Each of these movies feature monsters that embody some form of ecological disaster, and this dynamic metamorphic principle is key to their meaning. Ever-changing, ever-growing, unfixable, slippery, unkillable, given ever more power by humanity’s hubristic efforts to defeat them, Hedorah and his later analogues embody this most central and confounding aspect of climate disaster. It is not only that we humans are responsible for the desecration of the Earth, but also that the problem we have created is so nightmarishly flexible and generative that anything we do to tackle it simply makes it worse. In the face of this doom-laden iconography, Godzilla represents not merely justice or virtue: he represents hope itself.  

However, even though child protagonist Ken calls Godzilla “a superman” at the start of the movie, the film is unrelentingly pessimistic about the possibility of ever defeating Hedorah for good. For most of the film, Godzilla is simply unable to wound Hedorah, and the beast is only (ambiguously) banished through Godzilla’s cooperation with the military. State institutions are powerless to stop Hedorah, and the counterculture youth who attempt a mass mobilization against the smog monster are unable to imagine any form of resistance to it apart from throwing a party and playing vacuous protest songs. “Why complain about it?” asks the guitar player. “Green pastures exist only in our hearts now. Let’s sing! Let’s dance!” 

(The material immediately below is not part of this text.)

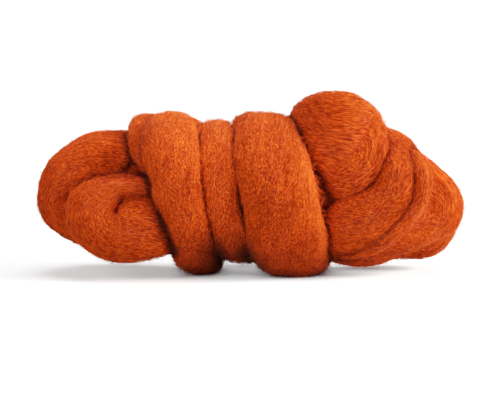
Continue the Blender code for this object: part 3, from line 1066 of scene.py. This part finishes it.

This muted hope is, in the final analysis, what makes Godzilla vs. Hedorah really compelling. The previous entries in the series, notably 1968’s Destroy All Monsters and 1969’s All Monsters Attack, were lighthearted, triumphant, and easygoing—and all the more enjoyable and relatable for it. Yoshimitsu Banno, though, knew how to take the Godzilla films back to their shocking, politically urgent origins. Decadent, sour, and an idiosyncratic gem, Godzilla vs. Hedorah is one of the most striking entries in that most idiosyncratic and freewheeling of cinematic cycles—the Shōwa series of Godzilla movies.

Alex Adams is a cultural critic and writer based in North East England. His most recent book, How to Justify Torture, was published by Repeater Books in 2019. He loves dogs.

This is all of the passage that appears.